2. Your Money or Your Life has nine steps to becoming more financially solvent (or having a better relationship with money as they say). My plan is to take it slow and tackle one per month so I don't get overwhelmed. I wonder if later down the line it is going to say "Step _- Get a job that does not involve selling fast food for near minimum wage, you dummy."

3. I have little assignments like this every month to help be get my business up and running by July. The strategy keeps changing, but most of the important tasks stay the same.

4. We really want to be the best stewards we can of this resource for our whole church, and use our time here to really develop our own philosophy of ministry and getting our hands dirty (which will be literal once RJ starts digging the garden).
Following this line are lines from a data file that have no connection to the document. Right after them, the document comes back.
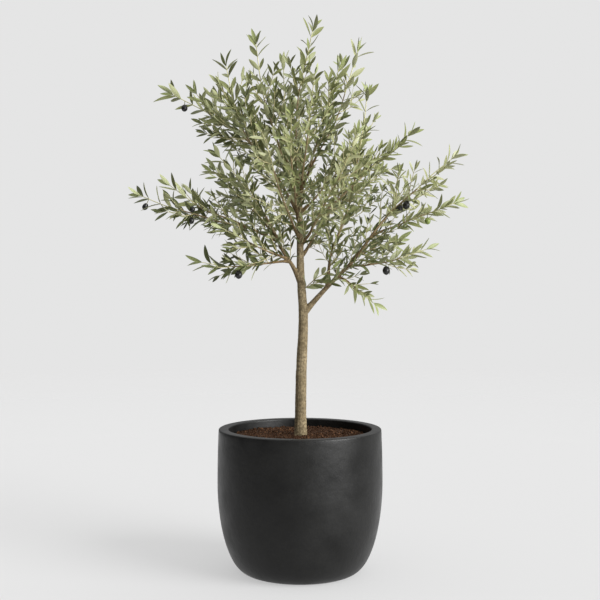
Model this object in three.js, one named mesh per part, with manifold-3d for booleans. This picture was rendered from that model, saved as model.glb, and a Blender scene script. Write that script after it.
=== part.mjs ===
// A young standard olive tree in a rounded planter, modelled in millimetres with +Z up.
// The origin is the centre of the planter's flat underside. The front faces -Y, so +X is on the right.
import * as THREE from "three";
import { mergeVertices } from "three/addons/utils/BufferGeometryUtils.js";
import Module from "manifold-3d";

const wasm = await Module();
wasm.setup();

// ---------- driving dimensions ----------

const clearance = 0.3; // between pieces that touch
const smallestEdge = 0.05; // joins and cuts leave nothing finer
const nearlyUpright = 0.98; // the sine of the rise beyond which a course counts as upright

const planterSize = {
  height: 345,
  rimRadius: 197,
  bellyRadius: 200, // the widest ring
  bellyHeight: 215,
  footRadius: 127, // the flat underside
  wall: 24,
  floor: 28,
  lipBevel: 3,
  shoulder: 0.6, // share of the way from the belly up to the rim where the wall starts to draw in
  lowerSteps: 6,
  upperSteps: 3,
  innerSteps: 3,
  sides: 32,
};

const soilSize = { level: 328, flatRadius: 45, fall: 4 };

const trunkSize = {
  height: 590, // from the soil to the fork
  footRadius: 14.2,
  forkRadius: 5.4,
  taperPower: 1.6, // it thins faster where the boughs leave it
  flare: 2,
  flareHeight: 22,
  sides: 12,
  steps: 12,
  // where the centre line runs: height above the soil, off the axis to the right, and to the back
  sway: [[0, 1, 0], [150, 3, -3], [290, 8, -1], [380, 2, 4], [480, 0, 3], [590, 0, 0]],
};

const boughShape = {
  sides: 6,
  steps: 3,
  waverPace: 1.3, // how many times a limb wavers along its length
  waverShift: 0.37, // from one bough to the next, as a share of one waver
};

const twigShape = {
  sides: 3,
  stemRadius: 2.3,
  sideRadius: 1.7,
  tipRadius: 1.1,
  stemSteps: 5,
  stemWaver: 3,
  waverShift: 0.61,
  sideSteps: 2,
  firstShare: 0.08, // where along the stem the side twigs start and stop
  lastShare: 0.8,
  lean: 46, // degrees between a side twig and the stem
  turnOnward: 137.5, // from one side twig round the stem to the next
  turnStray: 16,
  placeStray: [0.3, 0.7], // where a side twig leaves its own part of the stem
  lengthStray: [0.86, 1.1],
  otherSides: [0, 70, -70, 140, -140],
  followStem: 0.16, // how far each step bends towards the stem's course and towards the light
  followLight: 0.1,
  shortening: 0.45, // how much shorter the uppermost side twigs are
  shortest: 30,
};

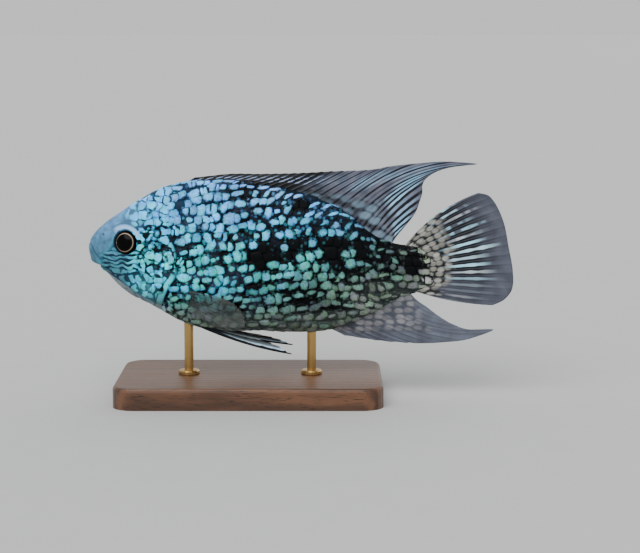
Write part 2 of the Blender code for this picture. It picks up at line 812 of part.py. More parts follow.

5. The first goal I thought of for this new year was that I wanted to take baby steps in reforming our families diet, meal plans, and shopping. I have done lots of real food research, but am alwys lazy when it comes to applying it. There are things we don;t have access to, like raw dairy products, and it can be overwhelming on the whole, but I hope I can take little baby steps to improving our nutrition. I so wish I could afford this E-Course by Kristen at Food Renegade. No doubt my boys will have her book for home school curriculum one day.
This idea first struck me when I read Jessica's article about how her homemaking skills have improved gradually through the years. It was really awesome to realize that it takes time to master the whole house, but I can make constant progress.

6. We have a lot of theology books I haven't read yet. Usually I have read to unwind, so these are the ones I skip over when looking for a new book to start, but I am ready to start stretching my brain in these ways again, and think about something besides cloth diapers and breastfeeding. Maybe I'll be able to read one a month?

Anyway, Efrim is waking up so I'd better go.